● **DATA PROVIDED**
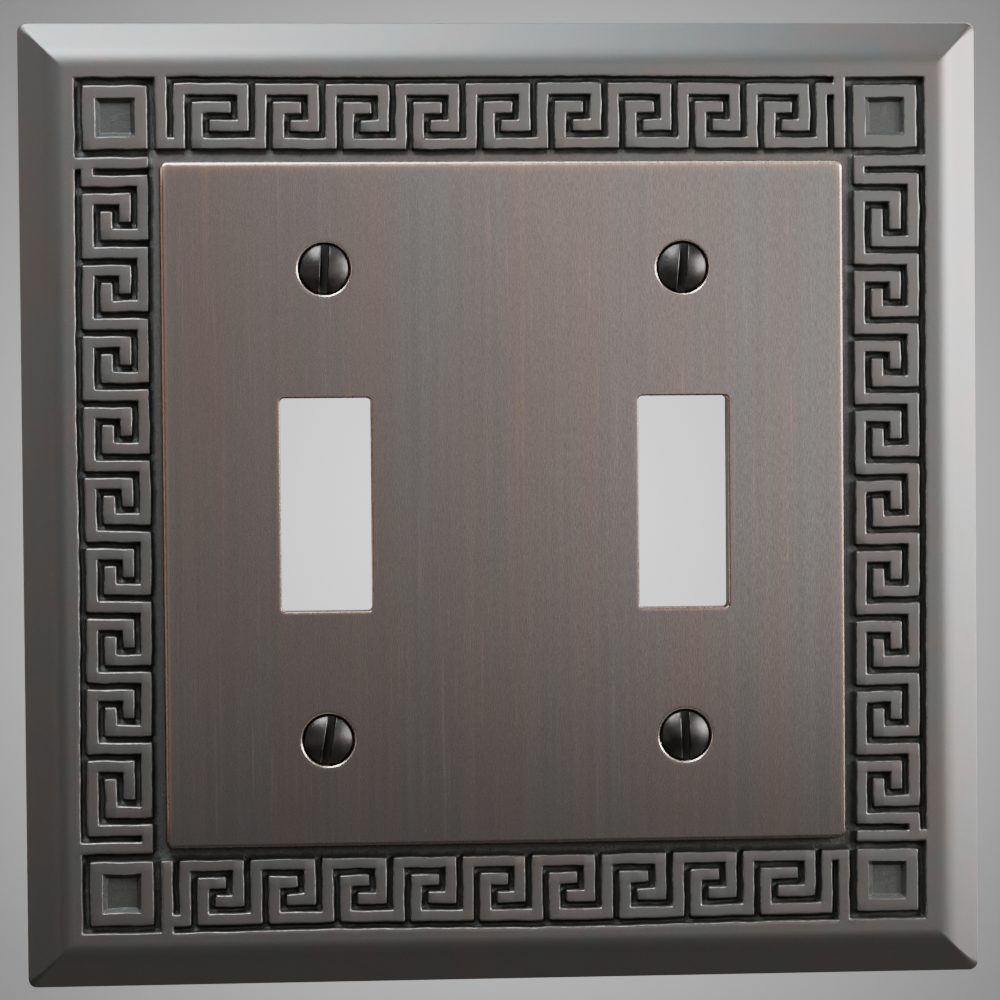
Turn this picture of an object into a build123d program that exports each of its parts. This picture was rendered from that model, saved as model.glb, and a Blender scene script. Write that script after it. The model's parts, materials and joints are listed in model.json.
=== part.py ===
"""A two-gang toggle wall plate with a raised panel and a Greek key border, and its four screws.

The origin is the middle of the plate on the wall's surface. +Z is up, the plate faces -Y, and the screws'
shanks run along +Y, behind the wall's surface. Heights are distances out from the wall, along -Y.
"""

import os
from math import cos, radians, sin, tan

from build123d import *

# Driving dimensions, in millimetres and degrees.
PLATE_SIDE = 123.8
PLATE_CORNER = 1.2
EDGE_HEIGHT = 2.0  # the square side wall below the bevel
LAND_HEIGHT = 4.8  # the flat that the border is cut into
PANEL_HEIGHT = 5.8
PANEL_SIDE = 87.7
PANEL_CORNER = 0.9
PANEL_EDGE_ROUND = 0.45
BEVEL_WIDTH = 5.9
BEVEL_ANGLE = 32  # the slope of the bevel's flank, which rounds over into the land

# The border of keys, between the land and the moat around the panel.
KEY_OUTER = 54.9  # from the centre to the outer side of the outer line
MOAT_OUTER = 45.55
KEY_ROW_LENGTH = 86.4
KEY_UNITS = 9
UNIT_MODULES = 8  # a unit is drawn on a grid of 8 by 8 modules
FIRST_UNIT_EXTRA = 1.35  # how much wider the first unit of each row is, at its middle column
GROOVE_WIDTH = 0.95
GROOVE_DEPTH = 0.85

# The square at each corner of the border: a ring groove around a raised square with a sunk middle.
CORNER_CENTRE = 49.55
RING_SIDE = 10.2
RING_WIDTH = 1.1
PIT_SIDE = 5.0
PIT_DEPTH = 0.7
PIT_DRAFT = 38

# The openings for two toggles and four screws, on the standard two-gang spacings.
GANG_SPACING = 46.04
SCREW_SPACING = 60.33
TOGGLE_WIDTH = 11.6
TOGGLE_HEIGHT = 27.3
TOGGLE_CORNER = 0.5
HOLE_RADIUS = 2.1
COUNTERSINK_RADIUS = 3.5
COUNTERSINK_ANGLE = 82

# The hollow back, with a collar around each toggle opening and a boss around each screw hole.
RECESS_SIDE = 118.8
RECESS_DEPTH = 2.3
RECESS_DRAFT = 45
PANEL_RECESS_SIDE = 83.8
PANEL_RECESS_DEPTH = 4.0
TOGGLE_COLLAR = 1.5
BOSS_RADIUS = 5.0

# The screws: #6-32 oval heads, with the thread as a plain shank of its major diameter.
THREAD_RADIUS = 1.75
THREAD_START = 2.2  # the thread's height; the neck above it is plain
NECK_RADIUS = 1.5
SCREW_LENGTH = 12.7  # from the head's rim to the tip
THREAD_CHAMFER = 0.25
TIP_CHAMFER = 0.5
HEAD_RADIUS = 3.12
HEAD_RIM = 0.12
HEAD_DOME = 0.95
SEAT_GAP = 0.12  # how far the head stands off its seat, along the screw
SLOT_WIDTH = 1.03
SLOT_DEPTH = 1.05
# Each screw's side of the plate, and how far its slot's top leans to the right.
SCREWS = {
    "screw_upper_left": (-1, 1, 3.0),
    "screw_upper_right": (1, 1, 5.3),
    "screw_lower_left": (-1, -1, 9.5),
    "screw_lower_right": (1, -1, -1.8),
}

front = Plane.XZ
half_side = PLATE_SIDE / 2
module_along = (KEY_ROW_LENGTH - FIRST_UNIT_EXTRA) / (KEY_UNITS * UNIT_MODULES + 3)
module_across = (KEY_OUTER - MOAT_OUTER) / UNIT_MODULES
seat_slope = tan(radians(COUNTERSINK_ANGLE / 2))

# The bevel's round is tangent to the land and to the flank, and fits the bevel's width and drop.
slope = radians(BEVEL_ANGLE)
bevel_drop = LAND_HEIGHT - EDGE_HEIGHT
bevel_round = (BEVEL_WIDTH * sin(slope) - bevel_drop * cos(slope)) / (1 - cos(slope))


def leg_step(start, end):
    """The unit step along a leg that runs along one axis."""
    return [(b > a) - (b < a) for a, b in zip(start, end)]


def band(path, width):
    """The corners of a band of this width along a path of square turns, with square ends."""
    legs = [leg_step(start, end) for start, end in zip(path, path[1:])]
    left, right = [], []
    for (x, y), before, after in zip(path, legs[:1] + legs, legs + legs[-1:]):
        turn = before != after
        side_x = -(before[1] + after[1] * turn) * width / 2
        side_y = (before[0] + after[0] * turn) * width / 2
        left.append((x + side_x, y + side_y))
        right.append((x - side_x, y - side_y))
    return left + right[::-1]


def grid_point(column, row, extra):
    """The middle of a module of the top row, with columns to the right and rows inwards."""
    x = (column + 0.5) * module_along - KEY_ROW_LENGTH / 2 + extra
    return x, KEY_OUTER - (row + 0.5) * module_across


def unit_path(unit):
    """The middle of one unit's groove, from the outer line round to the moat."""
    turns = [(7, 0), (7, 6), (3, 6), (3, 4), (5, 4), (5, 2), (1, 2), (1, 7.7)]
    first_column = 1 + unit * UNIT_MODULES
    return [
        grid_point(first_column + column, row, FIRST_UNIT_EXTRA if unit or column > 4 else 0)
        for column, row in turns
    ]


# The grooves of one side of the border, drawn for the top: the outer line with its first leg, the units,
# and a last leg that opens into the moat.
with BuildSketch() as key_row:
    last_column = KEY_UNITS * UNIT_MODULES + 2
    line = [grid_point(0, 6.4, 0), grid_point(0, 0, 0), grid_point(last_column + 0.4, 0, FIRST_UNIT_EXTRA)]
    last_leg = [grid_point(last_column, row, FIRST_UNIT_EXTRA) for row in (1.6, 7.7)]
    for path in (line, last_leg, *(unit_path(unit) for unit in range(KEY_UNITS))):
        Polygon(*band(path, GROOVE_WIDTH), align=None)

with BuildPart() as plate:
    # Two long prisms of the plate's section cross to make a square body, mitred at its corners.
    upright = Plane(origin=(0, 0, 0), x_dir=(0, 0, 1), z_dir=(-1, 0, 0))
    for section, mode in ((Plane.XY, Mode.ADD), (upright, Mode.INTERSECT)):
        with BuildSketch(section):
            with BuildLine():
                bend = JernArc((half_side - BEVEL_WIDTH, -LAND_HEIGHT), (1, 0), bevel_round, BEVEL_ANGLE)
                Polyline(bend @ 1, (half_side, -EDGE_HEIGHT), (half_side, 0), (0, 0))
                Line((0, -LAND_HEIGHT), bend @ 0)
                mirror(about=Plane.YZ)
            make_face()
        extrude(amount=half_side, both=True, mode=mode)
    with BuildSketch(front):
        RectangleRounded(PLATE_SIDE, PLATE_SIDE, PLATE_CORNER)
    extrude(amount=LAND_HEIGHT, mode=Mode.INTERSECT)

    # The keys, the corner rings and the moat are cut to one depth.
    with BuildSketch(front.offset(LAND_HEIGHT)):
        with PolarLocations(0, 4):
            add(key_row.sketch)
        with GridLocations(2 * CORNER_CENTRE, 2 * CORNER_CENTRE, 2, 2):
            Rectangle(RING_SIDE, RING_SIDE)
            Rectangle(RING_SIDE - 2 * RING_WIDTH, RING_SIDE - 2 * RING_WIDTH, mode=Mode.SUBTRACT)
        Rectangle(2 * MOAT_OUTER, 2 * MOAT_OUTER)
        RectangleRounded(PANEL_SIDE, PANEL_SIDE, PANEL_CORNER, mode=Mode.SUBTRACT)
    extrude(amount=-GROOVE_DEPTH, mode=Mode.SUBTRACT)

    with BuildSketch(front.offset(LAND_HEIGHT)):
        with GridLocations(2 * CORNER_CENTRE, 2 * CORNER_CENTRE, 2, 2):
            Rectangle(PIT_SIDE, PIT_SIDE)
    extrude(amount=-PIT_DEPTH, taper=PIT_DRAFT, mode=Mode.SUBTRACT)

    # The raised panel, with its front edge rounded.
    with BuildSketch(front.offset(LAND_HEIGHT)):
        RectangleRounded(PANEL_SIDE, PANEL_SIDE, PANEL_CORNER)
    extrude(amount=PANEL_HEIGHT - LAND_HEIGHT)
    fillet(plate.faces().sort_by(Axis.Y)[0].edges(), PANEL_EDGE_ROUND)

    # The hollow back: a drafted recess, and a deeper one behind the panel.
    with BuildSketch(front):
        RectangleRounded(RECESS_SIDE, RECESS_SIDE, PLATE_CORNER + RECESS_DEPTH)
    extrude(amount=RECESS_DEPTH, taper=RECESS_DRAFT, mode=Mode.SUBTRACT)
    with BuildSketch(front.offset(RECESS_DEPTH)):
        RectangleRounded(PANEL_RECESS_SIDE, PANEL_RECESS_SIDE, PANEL_CORNER)
        with GridLocations(GANG_SPACING, SCREW_SPACING, 2, 2):
            Circle(BOSS_RADIUS, mode=Mode.SUBTRACT)
        with GridLocations(GANG_SPACING, 0, 2, 1):
            collar = 2 * TOGGLE_COLLAR
            Rectangle(TOGGLE_WIDTH + collar, TOGGLE_HEIGHT + collar, mode=Mode.SUBTRACT)
    extrude(amount=PANEL_RECESS_DEPTH - RECESS_DEPTH, mode=Mode.SUBTRACT)

    with BuildSketch(front):
        with GridLocations(GANG_SPACING, 0, 2, 1):
            RectangleRounded(TOGGLE_WIDTH, TOGGLE_HEIGHT, TOGGLE_CORNER)
    extrude(amount=PANEL_HEIGHT, mode=Mode.SUBTRACT)
    with Locations(front.offset(PANEL_HEIGHT)):
        with GridLocations(GANG_SPACING, SCREW_SPACING, 2, 2):
            CounterSinkHole(HOLE_RADIUS, COUNTERSINK_RADIUS, PANEL_HEIGHT, COUNTERSINK_ANGLE)

os.makedirs("parts", exist_ok=True)
plate.part.label = "plate"
export_step(plate.part, "parts/plate.step")

# Levels along Y of a seated screw: its rim's back and front, the top of its dome, its neck and its tip.
rim_back = -PANEL_HEIGHT + (COUNTERSINK_RADIUS - HEAD_RADIUS) / seat_slope - SEAT_GAP
rim_front = rim_back - HEAD_RIM
dome_top = rim_front - HEAD_DOME
neck = rim_back + (HEAD_RADIUS - NECK_RADIUS) / seat_slope
tip = rim_back + SCREW_LENGTH
dome_radius = (HEAD_RADIUS**2 + HEAD_DOME**2) / (2 * HEAD_DOME)

for name, (right, up, lean) in SCREWS.items():
    x, z = right * GANG_SPACING / 2, up * SCREW_SPACING / 2
    with BuildPart() as screw:
        with BuildSketch(Plane.XY.offset(z).shift_origin((x, 0, z))):
            with BuildLine():
                Polyline(
                    (0, dome_top),
                    (0, tip),
                    (THREAD_RADIUS - TIP_CHAMFER, tip),
                    (THREAD_RADIUS, tip - TIP_CHAMFER),
                    (THREAD_RADIUS, -THREAD_START),
                    (NECK_RADIUS, -THREAD_START - THREAD_CHAMFER),
                    (NECK_RADIUS, neck),
                    (HEAD_RADIUS, rim_back),
                    (HEAD_RADIUS, rim_front),
                )
                RadiusArc((HEAD_RADIUS, rim_front), (0, dome_top), dome_radius)
            make_face()
        revolve(axis=Axis((x, 0, z), (0, 1, 0)))
        with BuildSketch(front.offset(-dome_top).shift_origin((x, dome_top, z))):
            Rectangle(SLOT_WIDTH, 3 * HEAD_RADIUS, rotation=-lean)
        extrude(amount=-SLOT_DEPTH, mode=Mode.SUBTRACT)
    screw.part.label = name
    export_step(screw.part, f"parts/{name}.step")
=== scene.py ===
"""The looks of a two-gang toggle wall plate in oil-rubbed bronze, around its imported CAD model.

Shapes are worked out in millimetres as (x, height, z), where the height is the distance out from the wall
along -Y, and are put into metres when they become objects.
"""

import json
import math

import bmesh
import bpy
import numpy as np
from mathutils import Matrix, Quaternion, Vector


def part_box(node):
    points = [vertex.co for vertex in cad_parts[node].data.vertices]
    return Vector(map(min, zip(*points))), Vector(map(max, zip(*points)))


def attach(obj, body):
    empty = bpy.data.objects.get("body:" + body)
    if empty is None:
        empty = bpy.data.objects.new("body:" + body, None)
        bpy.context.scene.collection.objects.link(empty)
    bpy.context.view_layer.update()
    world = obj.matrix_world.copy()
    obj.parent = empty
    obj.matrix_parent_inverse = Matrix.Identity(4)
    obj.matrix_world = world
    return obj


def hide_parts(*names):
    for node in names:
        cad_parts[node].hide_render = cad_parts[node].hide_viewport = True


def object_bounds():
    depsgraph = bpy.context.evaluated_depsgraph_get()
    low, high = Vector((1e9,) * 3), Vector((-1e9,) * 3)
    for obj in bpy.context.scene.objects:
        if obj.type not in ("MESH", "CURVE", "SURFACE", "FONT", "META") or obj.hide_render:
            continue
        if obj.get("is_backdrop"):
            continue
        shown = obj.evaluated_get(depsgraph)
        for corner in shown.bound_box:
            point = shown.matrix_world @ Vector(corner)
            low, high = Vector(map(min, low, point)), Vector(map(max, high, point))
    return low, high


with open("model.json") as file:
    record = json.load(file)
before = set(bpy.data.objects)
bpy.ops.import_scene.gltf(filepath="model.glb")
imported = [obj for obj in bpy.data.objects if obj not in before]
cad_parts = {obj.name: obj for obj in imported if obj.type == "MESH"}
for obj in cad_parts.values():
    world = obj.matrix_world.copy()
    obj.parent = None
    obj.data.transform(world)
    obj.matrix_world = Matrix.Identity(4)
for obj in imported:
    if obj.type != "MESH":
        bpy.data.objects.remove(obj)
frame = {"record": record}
cad_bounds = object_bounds()

MM = 0.001
plate_low, plate_high = (Vector(corner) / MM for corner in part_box("plate"))
pattern = next(m["dims"] for m in frame["record"]["mounts"] if m["name"] == "screw_pattern")
gang_x, screw_z = pattern["spacing_x_mm"] / 2, pattern["spacing_y_mm"] / 2
thread_radius = pattern["stud_r_mm"]

# The plate's edge, bevel, land and raised panel.
half_side = plate_high.x
panel_height = -plate_low.y
LAND_HEIGHT = 4.8
EDGE_HEIGHT = 2.0
EDGE_ROUND = 0.3
PLATE_CORNER = 1.2
CREASE_ROUND = 0.25
BEVEL_WIDTH = 5.9
BEVEL_ANGLE = math.radians(32)
PANEL_HALF = 43.85
PANEL_CORNER = 0.9
PANEL_EDGE_ROUND = 0.45

# The border: rows of keys drawn on a grid of modules, with a square at each corner.
KEY_OUTER = 54.9
MOAT_OUTER = 45.55
KEY_ROW_LENGTH = 86.4
KEY_UNITS = 9
UNIT_MODULES = 8
FIRST_UNIT_EXTRA = 1.35
UNIT_TURNS = ((7, 0), (7, 6), (3, 6), (3, 4), (5, 4), (5, 2), (1, 2), (1, 7.7))
GROOVE_WIDTH = 0.95
GROOVE_DEPTH = 0.85
CORNER_CENTRE = 49.55
RING_HALF = 5.1
RING_WIDTH = 1.1
PIT_HALF = 2.5
PIT_DEPTH = 0.7
PIT_WALL = 0.55
PIT_EDGE = 0.07
# The casting rounds the grooves' outlines over the first distance, and the second, a finer one, is for the
# pale lines of wear and painted highlight along their edges. Each wall has grid lines at these distances
# from the edge, from the floor to the top, where its depths are these shares of the groove's.
SOFTNESS = 0.15
EDGE_SOFTNESS = 0.06
WALL_OFFSETS = (-0.25, -0.09, 0.0, 0.11)
WALL_DEPTHS = (1.0, 0.28, 0.0, 0.0)
RASTER_STEP = 0.025
OUTLINE_SWELL = 0.03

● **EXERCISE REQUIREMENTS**
Exactly as written, quote the lines from the one that has "extrude(amount=-SLOT_DEPTH, mode=Mode.SUBTRACT)" down to the one that has "for node in", and include both.

● **EXERCISE RESPONSE**
        extrude(amount=-SLOT_DEPTH, mode=Mode.SUBTRACT)
    screw.part.label = name
    export_step(screw.part, f"parts/{name}.step")
=== scene.py ===
"""The looks of a two-gang toggle wall plate in oil-rubbed bronze, around its imported CAD model.

Shapes are worked out in millimetres as (x, height, z), where the height is the distance out from the wall
along -Y, and are put into metres when they become objects.
"""

import json
import math

import bmesh
import bpy
import numpy as np
from mathutils import Matrix, Quaternion, Vector


def part_box(node):
    points = [vertex.co for vertex in cad_parts[node].data.vertices]
    return Vector(map(min, zip(*points))), Vector(map(max, zip(*points)))


def attach(obj, body):
    empty = bpy.data.objects.get("body:" + body)
    if empty is None:
        empty = bpy.data.objects.new("body:" + body, None)
        bpy.context.scene.collection.objects.link(empty)
    bpy.context.view_layer.update()
    world = obj.matrix_world.copy()
    obj.parent = empty
    obj.matrix_parent_inverse = Matrix.Identity(4)
    obj.matrix_world = world
    return obj


def hide_parts(*names):
    for node in names:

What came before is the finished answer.